I was chatting with a friend a while ago, and they stumbled upon an interesting conundrum in C++.

std::unordered_map<int, int> x;
while (true) {
    for (int i = 0; i< 20000; i++)
        x[rand()] = 1;
    /* Some work with x here*/
    x.clear()
} 

The runtime for that little snippet, even if you fill in the comment with some code that performs lookups & calculations on values in the map, is dominated by x.clear().

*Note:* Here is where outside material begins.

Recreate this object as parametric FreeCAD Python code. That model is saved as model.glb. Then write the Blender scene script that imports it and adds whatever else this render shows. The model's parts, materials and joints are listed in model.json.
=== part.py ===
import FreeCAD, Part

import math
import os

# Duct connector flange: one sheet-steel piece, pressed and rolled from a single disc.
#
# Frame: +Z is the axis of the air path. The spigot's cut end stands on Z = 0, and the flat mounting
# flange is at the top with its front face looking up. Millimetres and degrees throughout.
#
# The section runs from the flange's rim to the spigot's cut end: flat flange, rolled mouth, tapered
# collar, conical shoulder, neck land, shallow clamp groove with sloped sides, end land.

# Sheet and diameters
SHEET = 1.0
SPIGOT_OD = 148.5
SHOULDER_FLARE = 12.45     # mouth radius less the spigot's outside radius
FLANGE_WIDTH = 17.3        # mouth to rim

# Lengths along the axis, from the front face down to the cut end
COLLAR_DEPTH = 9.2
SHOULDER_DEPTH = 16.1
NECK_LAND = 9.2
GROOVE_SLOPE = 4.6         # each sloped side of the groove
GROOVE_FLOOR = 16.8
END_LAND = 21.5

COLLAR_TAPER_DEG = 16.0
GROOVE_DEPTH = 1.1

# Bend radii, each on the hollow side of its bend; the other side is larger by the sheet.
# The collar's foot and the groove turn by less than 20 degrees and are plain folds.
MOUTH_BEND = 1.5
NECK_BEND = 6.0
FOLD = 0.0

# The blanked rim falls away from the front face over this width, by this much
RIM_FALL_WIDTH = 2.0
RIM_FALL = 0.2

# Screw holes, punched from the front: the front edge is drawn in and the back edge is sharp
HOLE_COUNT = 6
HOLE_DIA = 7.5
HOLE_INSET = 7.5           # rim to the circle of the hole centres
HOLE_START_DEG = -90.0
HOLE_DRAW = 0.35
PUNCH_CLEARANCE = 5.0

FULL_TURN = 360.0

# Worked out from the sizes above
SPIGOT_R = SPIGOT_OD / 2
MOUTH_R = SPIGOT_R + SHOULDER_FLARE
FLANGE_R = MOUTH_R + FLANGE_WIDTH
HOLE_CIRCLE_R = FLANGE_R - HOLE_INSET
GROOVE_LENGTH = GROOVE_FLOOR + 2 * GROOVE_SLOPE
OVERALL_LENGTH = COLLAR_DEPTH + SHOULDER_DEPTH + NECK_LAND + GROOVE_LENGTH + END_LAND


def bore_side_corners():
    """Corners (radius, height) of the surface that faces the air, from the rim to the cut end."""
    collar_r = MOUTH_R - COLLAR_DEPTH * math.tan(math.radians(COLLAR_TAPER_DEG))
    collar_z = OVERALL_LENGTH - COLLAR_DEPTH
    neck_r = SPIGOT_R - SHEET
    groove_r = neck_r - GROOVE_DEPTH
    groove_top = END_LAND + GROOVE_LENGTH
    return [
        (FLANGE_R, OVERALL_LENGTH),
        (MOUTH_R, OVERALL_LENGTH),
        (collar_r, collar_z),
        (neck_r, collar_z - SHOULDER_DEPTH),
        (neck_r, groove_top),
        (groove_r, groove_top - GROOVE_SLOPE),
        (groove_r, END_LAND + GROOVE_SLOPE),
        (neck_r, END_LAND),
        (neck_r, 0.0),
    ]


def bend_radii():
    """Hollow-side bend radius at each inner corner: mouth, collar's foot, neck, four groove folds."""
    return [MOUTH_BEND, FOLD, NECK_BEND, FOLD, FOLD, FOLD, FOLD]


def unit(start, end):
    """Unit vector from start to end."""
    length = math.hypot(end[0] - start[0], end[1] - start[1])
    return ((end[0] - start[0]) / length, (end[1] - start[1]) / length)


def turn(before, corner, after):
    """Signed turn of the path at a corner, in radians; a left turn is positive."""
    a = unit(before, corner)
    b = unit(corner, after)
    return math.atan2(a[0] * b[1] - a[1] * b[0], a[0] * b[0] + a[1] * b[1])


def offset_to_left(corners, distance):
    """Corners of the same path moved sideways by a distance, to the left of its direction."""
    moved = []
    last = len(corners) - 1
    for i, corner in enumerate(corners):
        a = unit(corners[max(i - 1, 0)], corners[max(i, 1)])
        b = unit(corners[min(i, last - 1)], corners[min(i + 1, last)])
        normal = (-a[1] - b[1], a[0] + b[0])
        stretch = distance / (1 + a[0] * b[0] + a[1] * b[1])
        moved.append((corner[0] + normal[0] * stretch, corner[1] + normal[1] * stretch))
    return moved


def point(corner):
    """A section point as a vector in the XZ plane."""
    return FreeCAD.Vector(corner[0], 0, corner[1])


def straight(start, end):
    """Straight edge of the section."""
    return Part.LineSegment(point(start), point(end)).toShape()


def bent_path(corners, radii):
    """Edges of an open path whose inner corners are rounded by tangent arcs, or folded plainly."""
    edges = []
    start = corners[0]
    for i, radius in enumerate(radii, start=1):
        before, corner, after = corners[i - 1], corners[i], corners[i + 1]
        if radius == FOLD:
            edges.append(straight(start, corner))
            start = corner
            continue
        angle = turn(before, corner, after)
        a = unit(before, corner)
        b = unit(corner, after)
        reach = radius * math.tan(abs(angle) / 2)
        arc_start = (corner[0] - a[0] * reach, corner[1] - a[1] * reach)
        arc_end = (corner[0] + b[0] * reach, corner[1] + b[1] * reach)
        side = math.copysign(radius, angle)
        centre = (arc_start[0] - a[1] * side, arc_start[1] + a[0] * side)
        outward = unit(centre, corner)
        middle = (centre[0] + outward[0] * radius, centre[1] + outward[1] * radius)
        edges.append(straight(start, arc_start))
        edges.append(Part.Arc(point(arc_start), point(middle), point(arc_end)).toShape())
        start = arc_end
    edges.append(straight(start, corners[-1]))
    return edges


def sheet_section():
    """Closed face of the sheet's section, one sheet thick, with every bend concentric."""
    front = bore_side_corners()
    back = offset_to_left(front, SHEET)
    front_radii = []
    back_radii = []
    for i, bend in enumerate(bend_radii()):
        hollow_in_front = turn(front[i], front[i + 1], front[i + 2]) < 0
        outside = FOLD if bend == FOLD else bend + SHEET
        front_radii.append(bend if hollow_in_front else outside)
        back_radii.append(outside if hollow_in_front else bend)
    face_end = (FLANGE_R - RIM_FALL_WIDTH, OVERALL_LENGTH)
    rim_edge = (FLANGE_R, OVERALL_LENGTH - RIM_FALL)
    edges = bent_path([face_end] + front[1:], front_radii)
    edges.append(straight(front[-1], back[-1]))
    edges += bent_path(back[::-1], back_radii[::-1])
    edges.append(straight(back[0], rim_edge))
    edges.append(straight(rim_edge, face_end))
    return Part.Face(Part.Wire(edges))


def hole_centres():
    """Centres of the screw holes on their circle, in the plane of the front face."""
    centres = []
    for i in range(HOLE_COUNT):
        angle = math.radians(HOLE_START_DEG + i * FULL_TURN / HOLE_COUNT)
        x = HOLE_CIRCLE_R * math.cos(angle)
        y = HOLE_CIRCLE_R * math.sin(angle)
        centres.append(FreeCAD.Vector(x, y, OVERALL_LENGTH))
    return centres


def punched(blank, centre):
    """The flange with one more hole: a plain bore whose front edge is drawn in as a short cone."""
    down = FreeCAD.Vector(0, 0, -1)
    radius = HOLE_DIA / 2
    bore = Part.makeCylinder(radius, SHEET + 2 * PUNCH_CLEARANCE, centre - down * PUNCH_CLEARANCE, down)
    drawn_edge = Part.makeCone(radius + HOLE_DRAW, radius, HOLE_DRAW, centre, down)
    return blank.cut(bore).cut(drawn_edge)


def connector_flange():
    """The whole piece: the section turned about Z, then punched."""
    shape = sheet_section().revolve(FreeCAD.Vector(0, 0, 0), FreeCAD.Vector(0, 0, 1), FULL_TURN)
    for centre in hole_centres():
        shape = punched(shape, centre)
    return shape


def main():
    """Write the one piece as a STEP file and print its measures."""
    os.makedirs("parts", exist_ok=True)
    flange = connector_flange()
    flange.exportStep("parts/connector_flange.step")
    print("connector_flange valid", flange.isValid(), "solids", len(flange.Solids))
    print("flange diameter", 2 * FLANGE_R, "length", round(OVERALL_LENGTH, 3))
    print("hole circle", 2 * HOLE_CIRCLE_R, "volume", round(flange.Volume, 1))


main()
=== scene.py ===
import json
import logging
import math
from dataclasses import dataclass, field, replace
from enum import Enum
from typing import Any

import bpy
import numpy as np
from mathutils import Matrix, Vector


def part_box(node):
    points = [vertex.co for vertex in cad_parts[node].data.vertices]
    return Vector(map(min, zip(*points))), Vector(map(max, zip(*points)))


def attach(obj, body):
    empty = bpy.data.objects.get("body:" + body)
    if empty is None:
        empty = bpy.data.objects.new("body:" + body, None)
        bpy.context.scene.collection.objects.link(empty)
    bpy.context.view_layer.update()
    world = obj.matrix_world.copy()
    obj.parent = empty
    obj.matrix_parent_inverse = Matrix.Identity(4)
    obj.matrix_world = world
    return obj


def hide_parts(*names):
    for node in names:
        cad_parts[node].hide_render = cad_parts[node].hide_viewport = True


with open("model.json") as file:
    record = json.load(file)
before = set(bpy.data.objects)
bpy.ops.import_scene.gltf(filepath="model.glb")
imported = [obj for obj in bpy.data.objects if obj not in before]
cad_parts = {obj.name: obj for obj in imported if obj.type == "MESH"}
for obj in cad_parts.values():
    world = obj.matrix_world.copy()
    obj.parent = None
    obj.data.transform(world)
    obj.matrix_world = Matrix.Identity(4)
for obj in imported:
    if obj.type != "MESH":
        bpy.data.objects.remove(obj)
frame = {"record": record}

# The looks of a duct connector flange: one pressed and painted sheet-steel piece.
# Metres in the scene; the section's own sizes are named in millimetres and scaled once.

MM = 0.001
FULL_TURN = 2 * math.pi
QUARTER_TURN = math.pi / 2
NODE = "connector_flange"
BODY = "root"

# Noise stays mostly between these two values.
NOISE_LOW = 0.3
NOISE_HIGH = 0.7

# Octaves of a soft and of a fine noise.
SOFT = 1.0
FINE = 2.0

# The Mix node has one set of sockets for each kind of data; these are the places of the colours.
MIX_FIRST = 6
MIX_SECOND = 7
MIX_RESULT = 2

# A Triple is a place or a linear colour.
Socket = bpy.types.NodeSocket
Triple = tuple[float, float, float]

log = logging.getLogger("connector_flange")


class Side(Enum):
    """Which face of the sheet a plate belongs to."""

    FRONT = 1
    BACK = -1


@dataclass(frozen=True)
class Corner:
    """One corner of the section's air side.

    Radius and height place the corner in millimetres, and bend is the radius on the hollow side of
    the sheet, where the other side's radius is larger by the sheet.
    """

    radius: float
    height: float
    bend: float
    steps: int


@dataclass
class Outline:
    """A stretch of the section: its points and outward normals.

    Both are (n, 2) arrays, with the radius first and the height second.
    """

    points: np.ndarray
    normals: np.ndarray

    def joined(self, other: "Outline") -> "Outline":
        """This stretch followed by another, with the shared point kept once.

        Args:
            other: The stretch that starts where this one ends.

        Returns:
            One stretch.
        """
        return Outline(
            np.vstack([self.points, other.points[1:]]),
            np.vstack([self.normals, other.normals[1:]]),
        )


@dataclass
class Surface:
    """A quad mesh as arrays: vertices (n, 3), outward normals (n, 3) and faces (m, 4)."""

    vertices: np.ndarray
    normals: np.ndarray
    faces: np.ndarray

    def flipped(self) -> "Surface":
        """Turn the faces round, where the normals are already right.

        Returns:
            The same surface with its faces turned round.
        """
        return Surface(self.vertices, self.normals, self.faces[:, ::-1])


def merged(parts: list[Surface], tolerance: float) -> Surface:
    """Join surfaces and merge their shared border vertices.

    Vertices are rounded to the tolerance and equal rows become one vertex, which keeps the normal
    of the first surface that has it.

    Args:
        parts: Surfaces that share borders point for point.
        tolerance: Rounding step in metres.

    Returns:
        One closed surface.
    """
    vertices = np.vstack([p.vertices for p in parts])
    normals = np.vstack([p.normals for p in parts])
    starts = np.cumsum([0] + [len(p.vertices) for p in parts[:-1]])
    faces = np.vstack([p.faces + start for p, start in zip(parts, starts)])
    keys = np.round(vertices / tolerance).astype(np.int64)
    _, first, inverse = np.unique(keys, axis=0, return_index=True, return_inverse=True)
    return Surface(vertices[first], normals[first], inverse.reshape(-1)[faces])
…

While std::unordered_map does optimize for trivially destructible elements (like int), it doesn’t shrink the size of the allocated map. So you end up with lots of empty buckets. This means:

  1. Lots of time is spent in calls to memset(), iterating over buckets that may already have been zeroed.
  2. Your cache locality sucks if the number of the elements changes between runs1

With regard to 2, Imagine if I had written:

std::unordered_map<int, int> x;
while (true) {
    int rand_factor = rand() % 50;
    for (int i = 0; i< 1000*rand_factor; i++)
        x[rand()] = 1;
    /* Some work with x here*/
    x.clear()
} 

With enough runs, the list of empty buckets will grow, on small inputs, there will be less chance of collisions (given the large number of buckets), so less chaining, but the entries will be spread across a bunch of sparse buckets.

The solution? If instead, we re-wrote the above as:

std::unordered_map<int, int> x;
while (true) {
    int rand_factor = rand() % 50;
    for (int i = 0; i< 1000*rand_factor; i++)
        x[rand()] = 1;
    /* Some work with x here*/
    std::unordered_map<int, int> tmp;
    x.swap(tmp);
} 

The runtime now becomes dominated by work done with the map, rather than calls memsetting already empty buckets on destruction. Another piece of C++ trivia I’ll likely never use ¯\_(ツ)_/¯.


  1. C++ aficionados will point out that std::unordered_map’s cache locality sucks anyway, as each bucket is implemented as a gasp linked list. ↩︎